▸ Written exercise
What follows is a listing; give it again exactly, in its entirety.

▸ Given data
==================================================
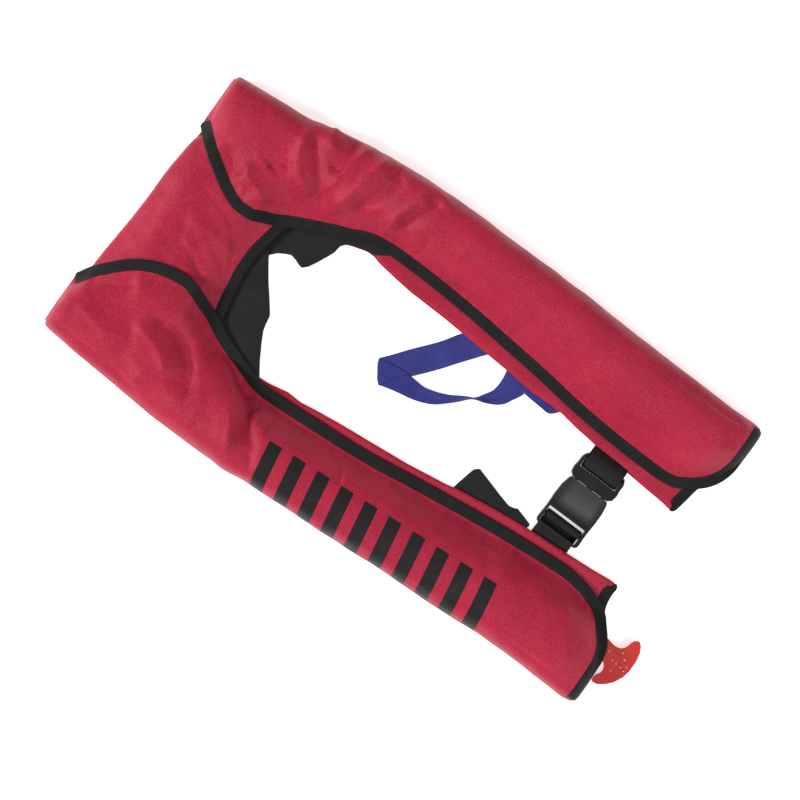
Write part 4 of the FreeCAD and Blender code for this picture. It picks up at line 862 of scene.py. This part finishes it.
tape = tape_on("neck_tape", edge, inward, 9.6, neck_surf, MAT["tape"])
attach(tape, "jacket")
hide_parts("neck_binding")
pts, nrm = [], []
for e, m in zip(edge[2:-2], inward[2:-2]):
    c, n = neck_surf(*(e + m * 8.0))
    pts.append(c + n * 0.28)
    nrm.append(n)
o = stitches("neck_stitch", pts, nrm, MAT["thread"])
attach(o, "jacket")

# ------------------------------------------------------------------ back panel
RIGHT_INNER = [(-25.5, -258), (-27, -240), (-28, -217), (-30, -170), (-33, -130), (-37, -95), (-40, -80), (-45, -40), (-48, 0), (-50, 30), (-53, 60), (-55, 75), (-54, 90), (-57.5, 110), (-58, 122)]
LEFT_INNER = [(96.5, 104), (96, 96), (94, 90), (91, 70), (88.5, 50), (86.5, 10), (84, -20), (82, -42), (80, -66), (77, -93), (76.5, -130), (73, -150), (70, -175), (65, -222), (61.5, -258)]
ARCH = [(-52, 150), (-42, 172), (-30, 183), (0, 188), (30, 190), (58, 184), (72, 165), (88, 135)]
RIGHT_END = [(-138.5, -291), (-136, -293), (-95, -294.3), (-80, -291), (-66, -281), (-52, -270), (-38, -267), (-29, -267.5), (-25.8, -265)]
LEFT_END = [(60, -266), (62, -270), (75, -273), (92, -276.5), (100, -283.5), (112, -291), (126, -294.3), (160, -294.3), (168, -292)]
LEFT_OUT = [(XO[1](y) - 2.2, y) for y in (-283, -250, -200, -150, -120, -80, -50, 0, 40, 95, 110, 130, 160, 180, 200, 220, 240, 270, 288)]
TOP = [(158, 294.5), (115, 296), (50, 299), (0, 301), (-62, 305), (-78, 311.5), (-128, 311.5)]
RIGHT_OUT = [(-(XO[-1](y) - 2.2), y) for y in (305, 265, 240, 210, 180, 150, 115, 100, 75, 50, 0, -50, -100, -150, -190, -220, -250, -283)]
PANEL = RIGHT_END + RIGHT_INNER + ARCH + LEFT_INNER + LEFT_END + LEFT_OUT + TOP + RIGHT_OUT


def distance_to(X, Y, pts, closed=True):
    pts = np.array(pts, float)
    if closed:
        pts = np.concatenate([pts, pts[:1]])
    best = np.full(np.shape(X), 1e9)
    for a, b in zip(pts[:-1], pts[1:]):
        dlt = b - a
        L2 = dlt @ dlt
        if L2 < 1e-9:
            continue
        t = np.clip(((X - a[0]) * dlt[0] + (Y - a[1]) * dlt[1]) / L2, 0, 1)
        best = np.minimum(best, np.hypot(X - a[0] - t * dlt[0], Y - a[1] - t * dlt[1]))
    return best


def inside(X, Y, pts):
    pts = np.array(pts, float)
    c = np.zeros(np.shape(X), bool)
    n = len(pts)
    for i in range(n):
        (x0, y0), (x1, y1) = pts[i], pts[(i + 1) % n]
        if y0 == y1:
            continue
        hit = ((y0 > Y) != (y1 > Y)) & (X < (x1 - x0) * (Y - y0) / (y1 - y0) + x0)
        c ^= hit
    return c


def flat_piece(name, poly, top, thick, mat, step=3.0, grain=(0.0, 1.0), height=None):
    """Flat cloth or webbing cut to a polygon, with its own slight height field; grain is the warp direction."""
    rim = resample(np.array(list(poly) + [poly[0]], float), step=step * 0.8)[:-1]
    lo, hi = rim.min(0), rim.max(0)
    gx, gy = np.meshgrid(np.arange(lo[0], hi[0], step), np.arange(lo[1], hi[1], step * 0.9))
    gx = gx + (np.arange(gx.shape[0])[:, None] % 2) * step * 0.5
    gx, gy = gx.ravel(), gy.ravel()
    ok = inside(gx, gy, rim)
    gx, gy = gx[ok], gy[ok]
    ok = distance_to(gx, gy, rim) > step * 0.55
    gx, gy = gx[ok], gy[ok]
    pts = [Vector(p) for p in rim.tolist()] + [Vector(p) for p in zip(gx.tolist(), gy.tolist())]
    nr = len(rim)
    loop = [(i, (i + 1) % nr) for i in range(nr)]
    vs, _, fs, _, _, _ = geometry.delaunay_2d_cdt(pts, loop, [tuple(range(nr))], 1, 1e-4)
    xy = np.array([(v.x, v.y) for v in vs])
    dist = distance_to(xy[:, 0], xy[:, 1], rim)
    z = np.zeros(len(xy)) if height is None else height(xy[:, 0], xy[:, 1], dist)
    tops = np.column_stack([xy, top + z])
    bots = np.column_stack([xy, top + z - thick])
    n = len(xy)
    count = {}
    for f in fs:
        for a, b in zip(f, list(f[1:]) + [f[0]]):
            count[(a, b)] = 1
    sides = []
    for a, b in count:
        if (b, a) not in count:
            sides.append((b, a, a + n, b + n))
    faces = [tuple(f) for f in fs] + [tuple(i + n for i in reversed(f)) for f in fs] + sides
    g = np.array(grain, float)
    g /= np.linalg.norm(g)
    uvp = np.column_stack([xy @ g, xy @ np.array([-g[1], g[0]])])
    ob = make_mesh(name, np.concatenate([tops, bots]), faces, mat, uv=np.concatenate([uvp, uvp]))
    fix_normals(ob)
    return ob


INNER_EDGES = [RIGHT_INNER, ARCH, LEFT_INNER]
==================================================
▸ Written reply
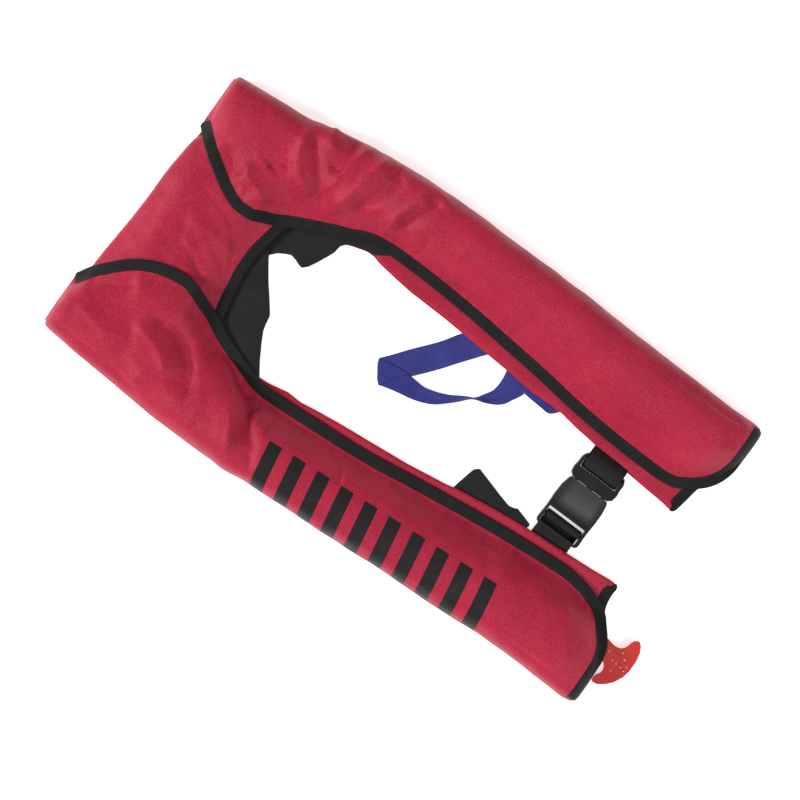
Write part 4 of the FreeCAD and Blender code for this picture. It picks up at line 862 of scene.py. This part finishes it.
tape = tape_on("neck_tape", edge, inward, 9.6, neck_surf, MAT["tape"])
attach(tape, "jacket")
hide_parts("neck_binding")
pts, nrm = [], []
for e, m in zip(edge[2:-2], inward[2:-2]):
    c, n = neck_surf(*(e + m * 8.0))
    pts.append(c + n * 0.28)
    nrm.append(n)
o = stitches("neck_stitch", pts, nrm, MAT["thread"])
attach(o, "jacket")

# ------------------------------------------------------------------ back panel
RIGHT_INNER = [(-25.5, -258), (-27, -240), (-28, -217), (-30, -170), (-33, -130), (-37, -95), (-40, -80), (-45, -40), (-48, 0), (-50, 30), (-53, 60), (-55, 75), (-54, 90), (-57.5, 110), (-58, 122)]
LEFT_INNER = [(96.5, 104), (96, 96), (94, 90), (91, 70), (88.5, 50), (86.5, 10), (84, -20), (82, -42), (80, -66), (77, -93), (76.5, -130), (73, -150), (70, -175), (65, -222), (61.5, -258)]
ARCH = [(-52, 150), (-42, 172), (-30, 183), (0, 188), (30, 190), (58, 184), (72, 165), (88, 135)]
RIGHT_END = [(-138.5, -291), (-136, -293), (-95, -294.3), (-80, -291), (-66, -281), (-52, -270), (-38, -267), (-29, -267.5), (-25.8, -265)]
LEFT_END = [(60, -266), (62, -270), (75, -273), (92, -276.5), (100, -283.5), (112, -291), (126, -294.3), (160, -294.3), (168, -292)]
LEFT_OUT = [(XO[1](y) - 2.2, y) for y in (-283, -250, -200, -150, -120, -80, -50, 0, 40, 95, 110, 130, 160, 180, 200, 220, 240, 270, 288)]
TOP = [(158, 294.5), (115, 296), (50, 299), (0, 301), (-62, 305), (-78, 311.5), (-128, 311.5)]
RIGHT_OUT = [(-(XO[-1](y) - 2.2), y) for y in (305, 265, 240, 210, 180, 150, 115, 100, 75, 50, 0, -50, -100, -150, -190, -220, -250, -283)]
PANEL = RIGHT_END + RIGHT_INNER + ARCH + LEFT_INNER + LEFT_END + LEFT_OUT + TOP + RIGHT_OUT


def distance_to(X, Y, pts, closed=True):
    pts = np.array(pts, float)
    if closed:
        pts = np.concatenate([pts, pts[:1]])
    best = np.full(np.shape(X), 1e9)
    for a, b in zip(pts[:-1], pts[1:]):
        dlt = b - a
        L2 = dlt @ dlt
        if L2 < 1e-9:
            continue
        t = np.clip(((X - a[0]) * dlt[0] + (Y - a[1]) * dlt[1]) / L2, 0, 1)
        best = np.minimum(best, np.hypot(X - a[0] - t * dlt[0], Y - a[1] - t * dlt[1]))
    return best


def inside(X, Y, pts):
    pts = np.array(pts, float)
    c = np.zeros(np.shape(X), bool)
    n = len(pts)
    for i in range(n):
        (x0, y0), (x1, y1) = pts[i], pts[(i + 1) % n]
        if y0 == y1:
            continue
        hit = ((y0 > Y) != (y1 > Y)) & (X < (x1 - x0) * (Y - y0) / (y1 - y0) + x0)
        c ^= hit
    return c


def flat_piece(name, poly, top, thick, mat, step=3.0, grain=(0.0, 1.0), height=None):
    """Flat cloth or webbing cut to a polygon, with its own slight height field; grain is the warp direction."""
    rim = resample(np.array(list(poly) + [poly[0]], float), step=step * 0.8)[:-1]
    lo, hi = rim.min(0), rim.max(0)
    gx, gy = np.meshgrid(np.arange(lo[0], hi[0], step), np.arange(lo[1], hi[1], step * 0.9))
    gx = gx + (np.arange(gx.shape[0])[:, None] % 2) * step * 0.5
    gx, gy = gx.ravel(), gy.ravel()
    ok = inside(gx, gy, rim)
    gx, gy = gx[ok], gy[ok]
    ok = distance_to(gx, gy, rim) > step * 0.55
    gx, gy = gx[ok], gy[ok]
    pts = [Vector(p) for p in rim.tolist()] + [Vector(p) for p in zip(gx.tolist(), gy.tolist())]
    nr = len(rim)
    loop = [(i, (i + 1) % nr) for i in range(nr)]
    vs, _, fs, _, _, _ = geometry.delaunay_2d_cdt(pts, loop, [tuple(range(nr))], 1, 1e-4)
    xy = np.array([(v.x, v.y) for v in vs])
    dist = distance_to(xy[:, 0], xy[:, 1], rim)
    z = np.zeros(len(xy)) if height is None else height(xy[:, 0], xy[:, 1], dist)
    tops = np.column_stack([xy, top + z])
    bots = np.column_stack([xy, top + z - thick])
    n = len(xy)
    count = {}
    for f in fs:
        for a, b in zip(f, list(f[1:]) + [f[0]]):
            count[(a, b)] = 1
    sides = []
    for a, b in count:
        if (b, a) not in count:
            sides.append((b, a, a + n, b + n))
    faces = [tuple(f) for f in fs] + [tuple(i + n for i in reversed(f)) for f in fs] + sides
    g = np.array(grain, float)
    g /= np.linalg.norm(g)
    uvp = np.column_stack([xy @ g, xy @ np.array([-g[1], g[0]])])
    ob = make_mesh(name, np.concatenate([tops, bots]), faces, mat, uv=np.concatenate([uvp, uvp]))
    fix_normals(ob)
    return ob


INNER_EDGES = [RIGHT_INNER, ARCH, LEFT_INNER]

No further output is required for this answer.